For conservative governors and lawmakers, a Walker win — it would be his third in four years thanks to a bitter, big-labor bankrolled recall campaign in 2012 — is about direction and courage. A Walker win tells even the most milquetoast Republican governor out there that you can push bold reforms, and you can politically survive.

“Walker represents not just the future of Wisconsin, but the future of our party and the future of people that make promises and keep promises, and whether they can be rewarded for doing those things,” Republican National Committee Chairman Reince Priebus told Slate.com in a piece, published Sunday under the headline, “The most important race in America.”

“In my mind, if Scott Walker loses, it’s a bad election cycle even if there are big wins everywhere else,” Phil Kerpen, head of the fiscal conservative advocacy organization American Commitment, told Slate, “because the impact on public policy will be more negative than any political upside elsewhere.”

On the left, a Walker victory is viewed in political sky-is-falling terms.

“(If) Walker wins re-election, Republicans in Washington will almost certainly take it as an invitation to double-down on Walker’s slash-and-burn tactics on a national level,” the liberal New Republic warned in August. “What Walker has done in Wisconsin, after all, isn’t just make it harder for union members to bargain for higher wages — something conservatives see as a worthy end in itself. He’s effectively defunded a key Democratic constituency, something Republican partisans around the country are keen to replicate, and that even the national Republican Party has experimented with in limited ways.”

That’s certainly one way of looking at it.

Walker’s message, to conservatives, transcends boilerplate budget trimming, something the first-term Republican didn’t really do in his last, less-austere budget. It’s about ending what conservatives, particularly tea party-types, see as an ever-growing dependency on government.

REVENGE CANDIDATE: The left sees a win by Democrat Mary Burke as sweet revenge for Walker’s conservative reforms.

That was the message Walker delivered when he rejected “free” federal money to expand Medicaid, much to the outrage of liberals, including his Democratic opponent.

“We will continue to look out for those legitimately in need of our help,” Walker said in a statement. “I will continue to work with able-bodied, working-age adults to help them transition from government dependence to true independence.”

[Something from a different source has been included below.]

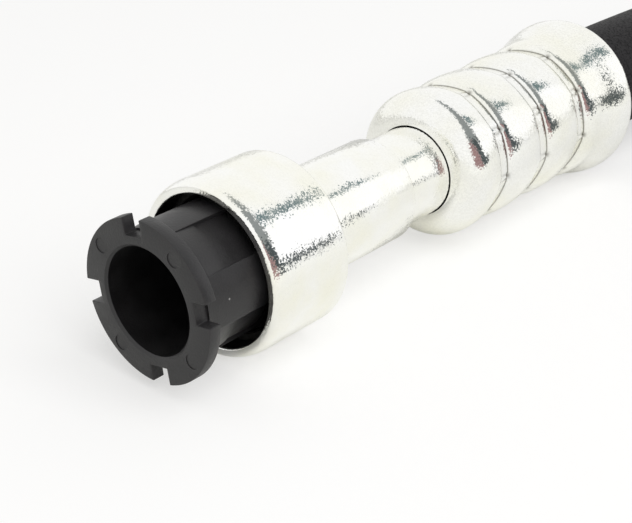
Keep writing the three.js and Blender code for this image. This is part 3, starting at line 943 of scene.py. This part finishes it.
def pipe_profile():
    """Profile of the pipe end, counted from the front of its ferrule, its tip at negative places."""
    pipe = sizes().pipe_radius / MM
    bead = sizes().bead_radius / MM
    pipe_rear, pipe_length, wall = -3.2, 42.9, 0.8
    tip = pipe_rear - pipe_length
    bead_start, bead_half, bead_steps = tip + 14.65, 1.3, 12
    shoulder, shoulder_edge, shoulder_round = 5.1, 0.2, 0.35
    foot = SHOULDER - FERRULE_FRONT
    points = [(pipe - wall, tip), (pipe - 0.45, tip), (pipe - 0.25, tip + 0.2), (pipe, tip + 1.2)]
    for i in range(bead_steps + 1):
        a = math.pi * i / bead_steps
        radius = pipe + (bead - pipe) * math.sin(a) ** 0.8
        points.append((radius, bead_start + bead_half - bead_half * math.cos(a)))
    middle = (shoulder - shoulder_round, pipe_rear + shoulder_round)
    return [
        *points,
        (pipe, pipe_rear - 0.3), (pipe + 0.1, pipe_rear - 0.1), (pipe + 0.3, pipe_rear),
        (shoulder - 0.4, pipe_rear),
        *arc(*middle, shoulder_round, -80, 0, 4),
        (shoulder, foot - shoulder_edge), (shoulder - shoulder_edge, foot),
        *barbed_stem(foot, foot + STEM_LENGTH),
        (STEM_BORE, pipe_rear), (pipe - wall, pipe_rear - 1), (pipe - wall, tip + 0.2),
    ]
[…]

Patrick Gleason, director of state affairs at Americans for Tax Reform, told Slate that if Walker loses it “will scare a lot of governors across the country” from following a more limited government approach to governance.

“That will send a message: Don’t do this, because you very well might not survive,” Gleason told the publication. “If Walker prevails, it’s going to embolden a lot of governors and lawmakers across the country. You’re going to see a lot of governors and lawmakers in other states get spines—or get stronger spines—than they had prior to Walker’s re-election.”

Should Walker lose, writes Noam Scheiber in the New Republic, “you could imagine the GOP being somewhat chastened, even with complete control of Congress.”

Walker’s government dependency talk is just so much political schtick, designed with an eye on the White House in 2016, his critics contend.

But Walker doesn’t have a legitimate chance to make a presidential run, pundits insist, if he doesn’t win his home state Tuesday. Another reason why Wisconsin’s gubernatorial race might just be the most important election this season.

“Wisconsin is where it’s at these days, whether or not progressives go all in,” Scheiber concludes.